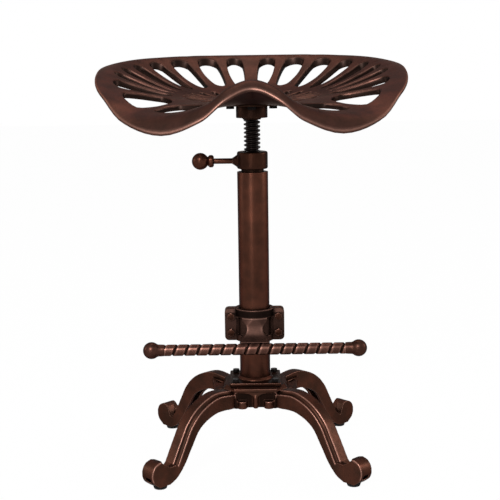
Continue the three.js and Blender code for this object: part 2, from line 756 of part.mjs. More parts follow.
function panGeometry() {
  const faces = [];
  const quad = (a, b, c, d) => faces.push(a, b, c, a, c, d);
  const lower = ([x, y, z, thickness]) => [x, y, z - thickness];
  const skins = (a, b, c, d) => {
    quad(a, b, c, d);
    quad(...[d, c, b, a].map(lower));
  };
  const sector = 360 / sectorCount;
  const step = sector / sectorSteps;
  const turnAt = (index, side) => ((index * sector + side * step) + 360) % 360;

  // A grid of the sector from one share to another
  const patch = (index, from, to, steps) => {
    for (let row = 0; row < steps; row += 1) {
      for (let side = 0; side < sectorSteps; side += 1) {
        const [near, far] = [row, row + 1].map((k) => from + (to - from) * k / steps);
        const [left, right] = [turnAt(index, side), turnAt(index, side + 1)];
        skins(panPoint(left, near), panPoint(left, far), panPoint(right, far), panPoint(right, near));
      }
    }
  };

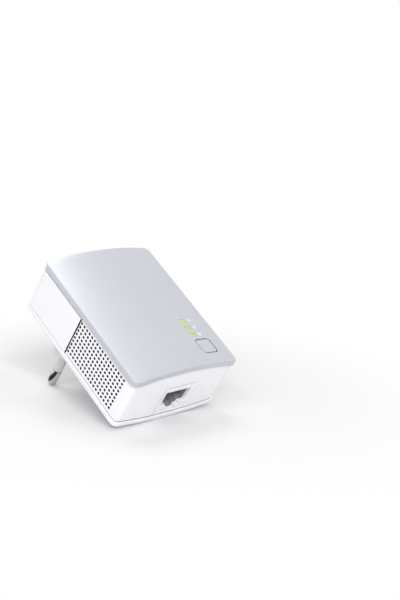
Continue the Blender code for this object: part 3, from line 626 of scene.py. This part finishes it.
# %% Build the button
BUTTON_RIM, CAP_DEPTH, COLLAR = 0.2, 2.5, 0.7
STEM_RADIUS, STEM_STEPS = 1.5, 24
cap = Shape()
x0, x1, y0, y1 = BUTTON
stem_x, stem_y = (x0 + x1) / 2, (y0 + y1) / 2
wall = rounding(BUTTON_RIM) + [(0, 1.7), (-COLLAR, 1.75), (-COLLAR, CAP_DEPTH), (2.4, CAP_DEPTH)]
side_z = face_z(button_outline()[:, 0])
rows = np.array([np.column_stack([button_outline(-inset), side_z - drop]) for inset, drop in wall])
cap.grid(rows)
for row, drop in ((rows[0], 0.0), (rows[-1], CAP_DEPTH)):
    flat, faces = pattern(row[:, :2], (), lattice(x0, x1, y0, y1, 0.8), 0.3)
    cap.add(fitted(flat, face_z(flat[:, 0]) - drop, row), faces)
stem_top = face_z(stem_x) - CAP_DEPTH + 0.2
stem_low = upright("pair_button")[:, 2].min() - ORIGIN[2]
stem = [(0.001, stem_top), (STEM_RADIUS, stem_top), (STEM_RADIUS, stem_low), (0.001, stem_low)]
cap.grid(
    [np.column_stack([ring(stem_x, stem_y, r, STEM_STEPS), np.full(STEM_STEPS, z)]) for r, z in stem]
)
button = cap.to_object("pair_button_cap")
button.data.materials.append(silver)
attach(button, "button")
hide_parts("pair_button")
# The cap's wall, collar and stem below its rim take painted shade, so that the gap round it reads dark.
paint_shade(button, shade, lambda c, n: c[:, 2] < face_z(c[:, 0]) - BUTTON_RIM)

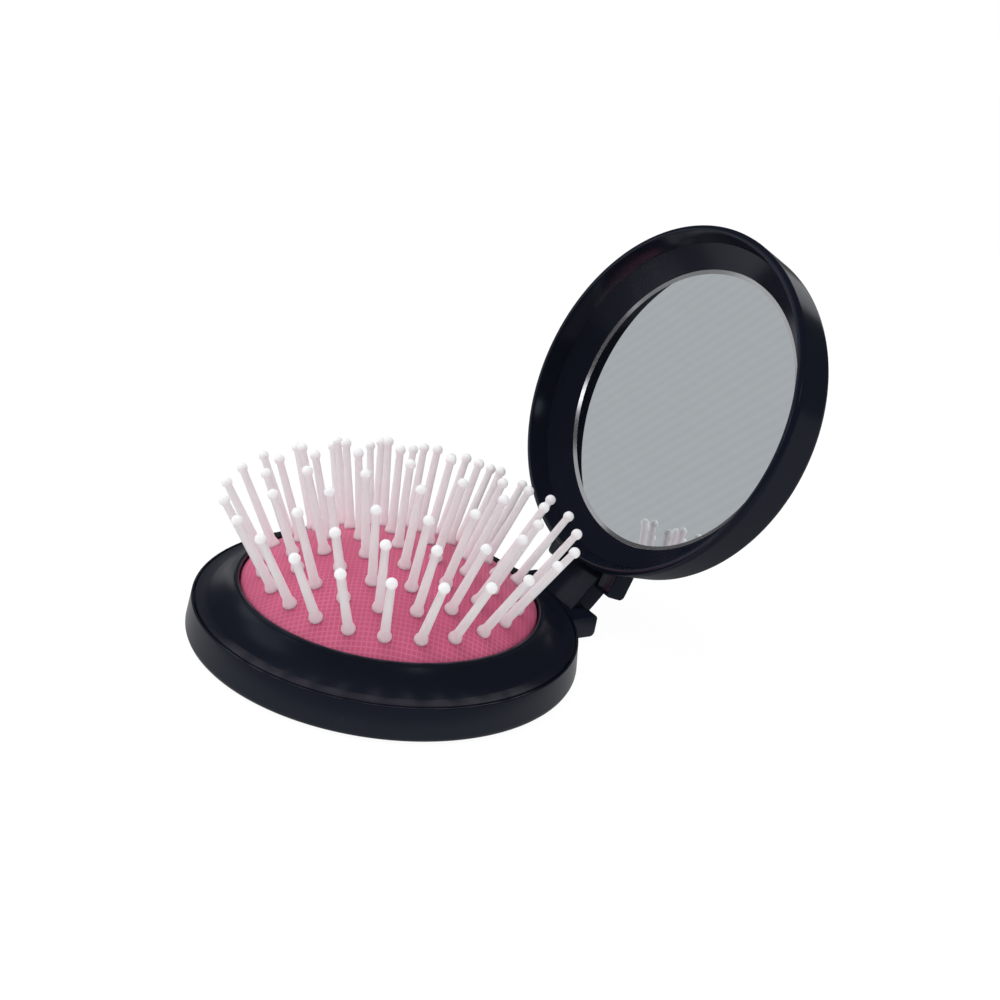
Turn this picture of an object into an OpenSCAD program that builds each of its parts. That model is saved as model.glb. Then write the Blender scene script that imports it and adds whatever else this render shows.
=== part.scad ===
// Folding pop-up hairbrush with a mirror in its lid, drawn open, the way it stands on a table.
// Millimetres. The origin is the centre of the underside, +Z is up and the hinge is at +Y.
// The lid is drawn closed on the base and then swung open about its two hinge pins.

/* [Base] */
// Widest radius of the base, at its lower edge
base_r = 34.25; // [30:0.05:40]
// Height of the base wall
base_h = 5.9; // [5.5:0.1:8]
// Rounding of the lower edge
base_round = 1.0; // [0.5:0.1:2]
// Lean of the outer walls of both halves, in degrees
lean = 7; // [0:0.5:10]
// Thickness of the base wall
base_wall = 1.6; // [1.2:0.1:2]
// Thickness of the floor
floor_t = 1.8; // [1.2:0.1:2.2]
// Width of the floor, from the wall in to the thumb opening
floor_w = 12.55; // [11:0.05:15]
// Radius of the posts under the clamp ring
post_r = 1.3; // [1:0.1:1.6]

/* [Top ring] */
// Thickness of the flat band of the top ring
ring_t = 0.7; // [0.6:0.1:1]
// Visible seam between the top ring and the wall round it
seam_gap = 0.25; // [0.1:0.05:0.4]
// Width that the wall shows outside the seam
seam_w = 0.36; // [0.3:0.02:0.6]
// Width of the flat band inside the seam
band_w = 1.95; // [1:0.05:3]
// Height of the lip round the bristle pad above that band
lip_h = 3.9; // [3.5:0.1:5]
// Width of that lip
lip_w = 1.0; // [0.7:0.1:1.5]
// Height that the lip rises above the end of the slope
lip_rise = 0.3; // [0.2:0.05:0.6]
// Width of the slope, from the flat band in to the lip
slope_w = 4.1; // [3.5:0.05:5]
// Radius of the hollow of the slope
slope_r = 9; // [6:0.5:20]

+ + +

■ **THE PROBLEM**:
Write down all the entries again without a single difference.

■ **WRITTEN SOLUTION**:
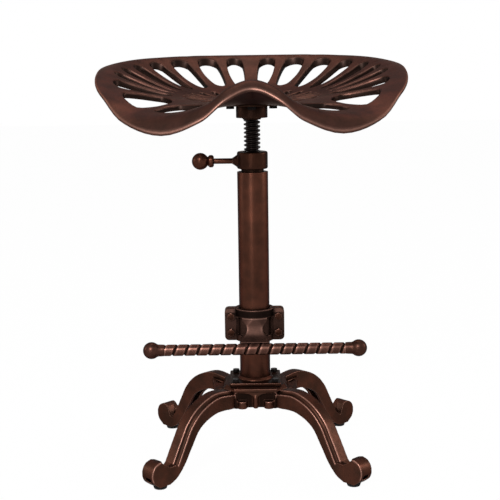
Continue the three.js and Blender code for this object: part 2, from line 756 of part.mjs. More parts follow.
function panGeometry() {
  const faces = [];
  const quad = (a, b, c, d) => faces.push(a, b, c, a, c, d);
  const lower = ([x, y, z, thickness]) => [x, y, z - thickness];
  const skins = (a, b, c, d) => {
    quad(a, b, c, d);
    quad(...[d, c, b, a].map(lower));
  };
  const sector = 360 / sectorCount;
  const step = sector / sectorSteps;
  const turnAt = (index, side) => ((index * sector + side * step) + 360) % 360;

  // A grid of the sector from one share to another
  const patch = (index, from, to, steps) => {
    for (let row = 0; row < steps; row += 1) {
      for (let side = 0; side < sectorSteps; side += 1) {
        const [near, far] = [row, row + 1].map((k) => from + (to - from) * k / steps);
        const [left, right] = [turnAt(index, side), turnAt(index, side + 1)];
        skins(panPoint(left, near), panPoint(left, far), panPoint(right, far), panPoint(right, near));
      }
    }
  };

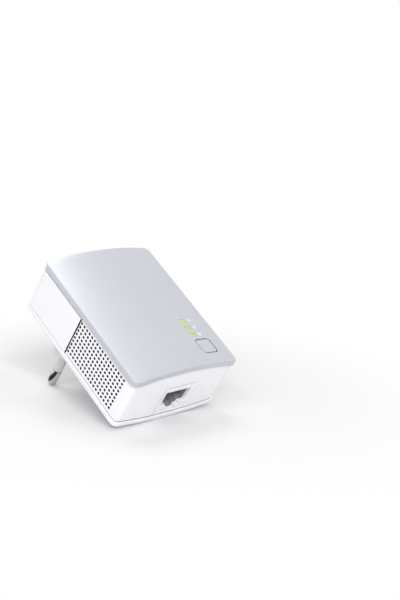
Continue the Blender code for this object: part 3, from line 626 of scene.py. This part finishes it.
# %% Build the button
BUTTON_RIM, CAP_DEPTH, COLLAR = 0.2, 2.5, 0.7
STEM_RADIUS, STEM_STEPS = 1.5, 24
cap = Shape()
x0, x1, y0, y1 = BUTTON
stem_x, stem_y = (x0 + x1) / 2, (y0 + y1) / 2
wall = rounding(BUTTON_RIM) + [(0, 1.7), (-COLLAR, 1.75), (-COLLAR, CAP_DEPTH), (2.4, CAP_DEPTH)]
side_z = face_z(button_outline()[:, 0])
rows = np.array([np.column_stack([button_outline(-inset), side_z - drop]) for inset, drop in wall])
cap.grid(rows)
for row, drop in ((rows[0], 0.0), (rows[-1], CAP_DEPTH)):
    flat, faces = pattern(row[:, :2], (), lattice(x0, x1, y0, y1, 0.8), 0.3)
    cap.add(fitted(flat, face_z(flat[:, 0]) - drop, row), faces)
stem_top = face_z(stem_x) - CAP_DEPTH + 0.2
stem_low = upright("pair_button")[:, 2].min() - ORIGIN[2]
stem = [(0.001, stem_top), (STEM_RADIUS, stem_top), (STEM_RADIUS, stem_low), (0.001, stem_low)]
cap.grid(
    [np.column_stack([ring(stem_x, stem_y, r, STEM_STEPS), np.full(STEM_STEPS, z)]) for r, z in stem]
)
button = cap.to_object("pair_button_cap")
button.data.materials.append(silver)
attach(button, "button")
hide_parts("pair_button")
# The cap's wall, collar and stem below its rim take painted shade, so that the gap round it reads dark.
paint_shade(button, shade, lambda c, n: c[:, 2] < face_z(c[:, 0]) - BUTTON_RIM)

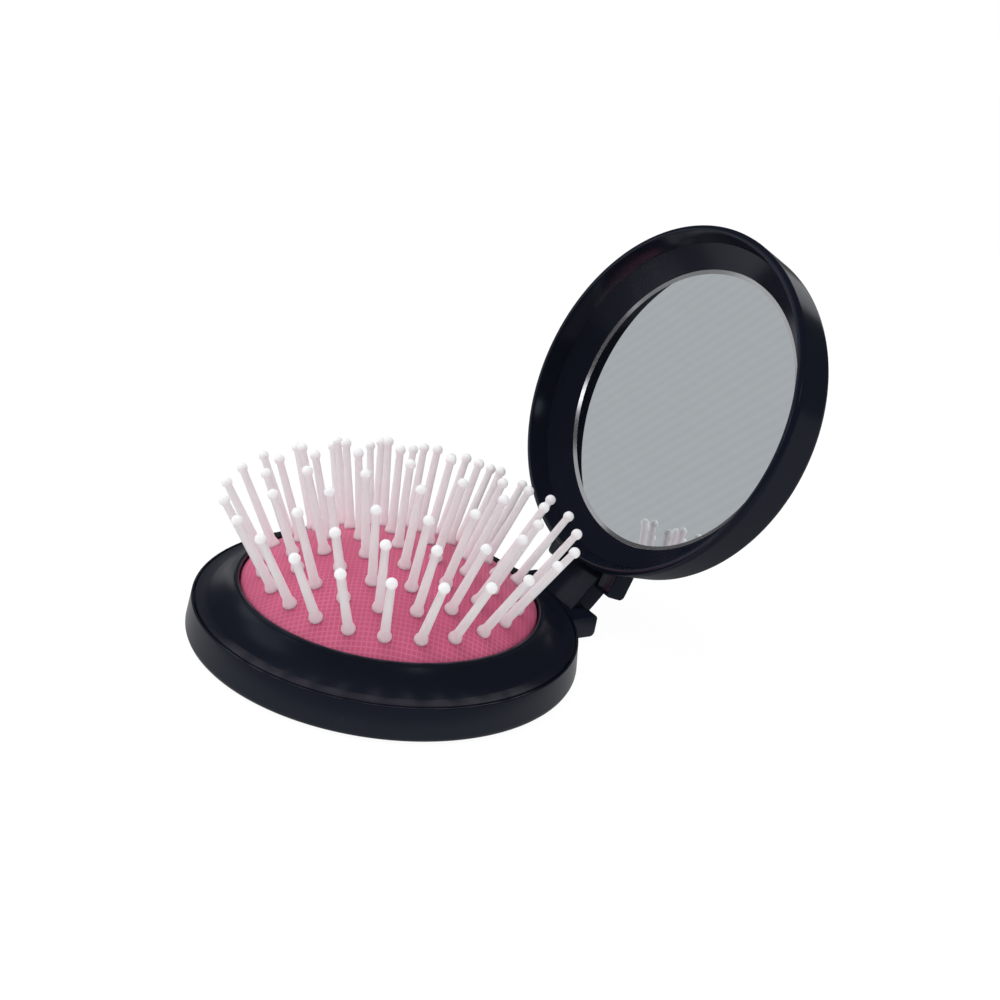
Turn this picture of an object into an OpenSCAD program that builds each of its parts. That model is saved as model.glb. Then write the Blender scene script that imports it and adds whatever else this render shows.
=== part.scad ===
// Folding pop-up hairbrush with a mirror in its lid, drawn open, the way it stands on a table.
// Millimetres. The origin is the centre of the underside, +Z is up and the hinge is at +Y.
// The lid is drawn closed on the base and then swung open about its two hinge pins.

/* [Base] */
// Widest radius of the base, at its lower edge
base_r = 34.25; // [30:0.05:40]
// Height of the base wall
base_h = 5.9; // [5.5:0.1:8]
// Rounding of the lower edge
base_round = 1.0; // [0.5:0.1:2]
// Lean of the outer walls of both halves, in degrees
lean = 7; // [0:0.5:10]
// Thickness of the base wall
base_wall = 1.6; // [1.2:0.1:2]
// Thickness of the floor
floor_t = 1.8; // [1.2:0.1:2.2]
// Width of the floor, from the wall in to the thumb opening
floor_w = 12.55; // [11:0.05:15]
// Radius of the posts under the clamp ring
post_r = 1.3; // [1:0.1:1.6]

/* [Top ring] */
// Thickness of the flat band of the top ring
ring_t = 0.7; // [0.6:0.1:1]
// Visible seam between the top ring and the wall round it
seam_gap = 0.25; // [0.1:0.05:0.4]
// Width that the wall shows outside the seam
seam_w = 0.36; // [0.3:0.02:0.6]
// Width of the flat band inside the seam
band_w = 1.95; // [1:0.05:3]
// Height of the lip round the bristle pad above that band
lip_h = 3.9; // [3.5:0.1:5]
// Width of that lip
lip_w = 1.0; // [0.7:0.1:1.5]
// Height that the lip rises above the end of the slope
lip_rise = 0.3; // [0.2:0.05:0.6]
// Width of the slope, from the flat band in to the lip
slope_w = 4.1; // [3.5:0.05:5]
// Radius of the hollow of the slope
slope_r = 9; // [6:0.5:20]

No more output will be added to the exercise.